If you think about it, the internet in its essence has brought this concept to light with its characteristic immediacy (speed), ubiquity, and relative low cost.

But "currency as attention" is actually not a new concept. Anyone who successfully holds a job or keeps a company going is involved with maintaining a good amount of attention from his employer or customer base.

It's just that, with information as a commodity or product, most all infrastructure of plant, logistics, materiel, etc., is stripped away, in a digital medium.

It's kind of funny how the "poor" unions were caught sleeping and are now all grumpy about being left in the paper dust.
06:25 PM on 03/21/2011
Our union did not "call on bloggers to form an 'electronic picket line.'" Rather, we asked supporters to honor one that is already in effect.

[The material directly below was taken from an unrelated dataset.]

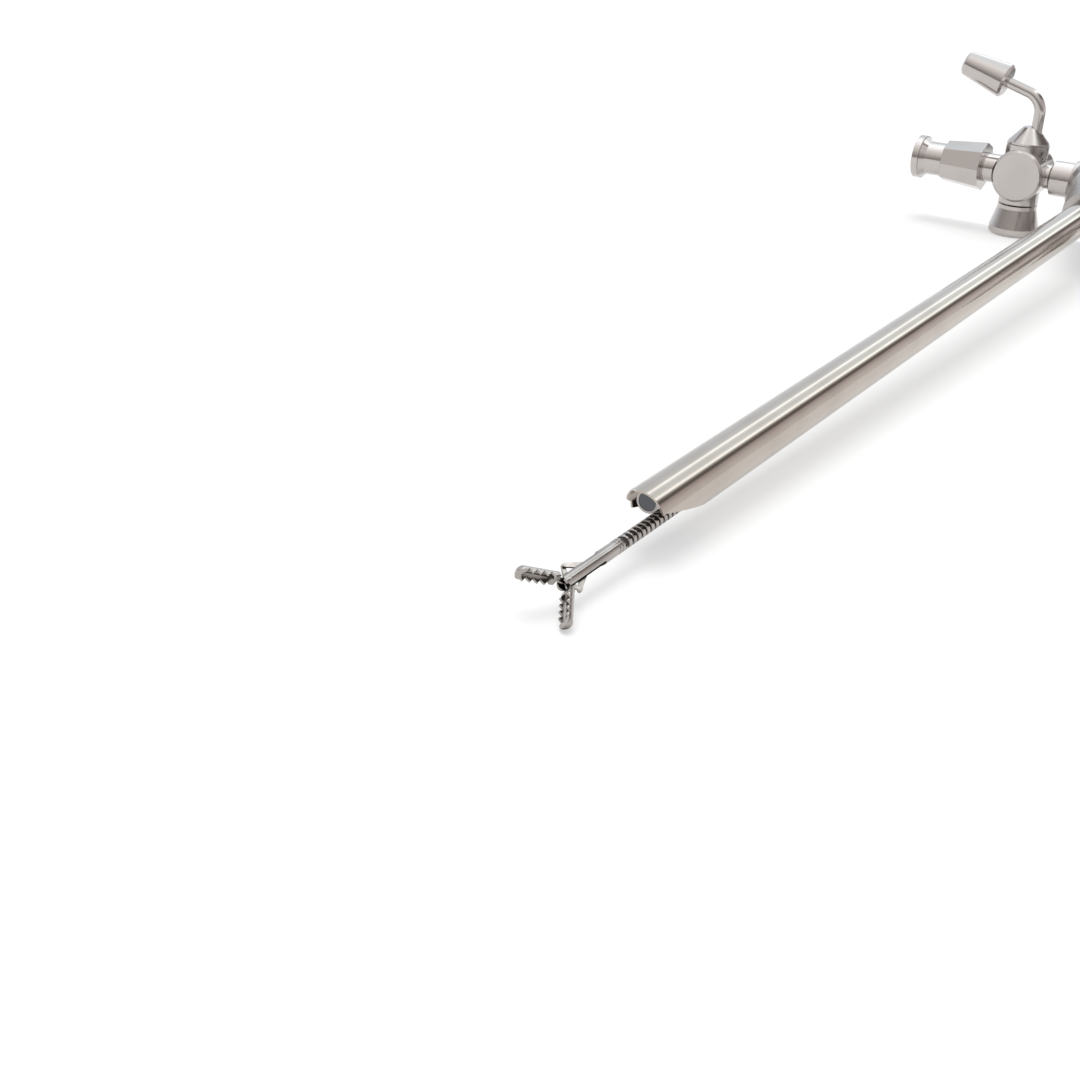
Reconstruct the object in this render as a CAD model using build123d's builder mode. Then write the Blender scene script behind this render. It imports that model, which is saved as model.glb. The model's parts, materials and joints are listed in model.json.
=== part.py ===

Can the condescension. We are hardly luddites. Our memberships works online, in multi-media; in web content and design, video, graphics, photography, and all manner of news dissemination; some of our members have started cutting-edge nonprofits that are picking up investigative reporting where print media moguls abandoned it.

Too many online publishers are taking advantage of a glut in freelance journalists by offering next to nothing in remuneration. That won't fly. We are here to advocate for independent media workers in the marketplace and in the public mind. Too many people have no idea what journalism involves. In short, it's work. It's work we love, but it's work nonetheless.

Now Tom, if you're going to talk about attention being cash, you're going to have to factor into this equation the attention that numerous established journalists brought TO the Huffington Post in its early days as a start-up. Guess what, Tom? It's not a start-up anymore.
05:09 PM on 03/21/2011
You may be kicking the beehive,Tom, but very houghtful post. The media doesn't belong to the few who join a group. Today, the marketplace of ideas seems messier, but it's ability to bring collective global focus is even more profound such as in Egypt, or humanitarian crises in Haiti and Japan. And, as you note, the form of payment we receive for advancing our ideas or causes vary. The democratization of ideas cannot be reined in. In the meantime, opportunities for collaboration -- for good or ill -- abound. I'm reminded of an apt quote by former President Woodrow Wilson, "I use not only the brains I have, but all I can borrow."
10:19 AM on 03/21/2011
I love that they are forming an "electronic picket line" as they fight against the network! Change is inevitable...it's what keeps the world moving.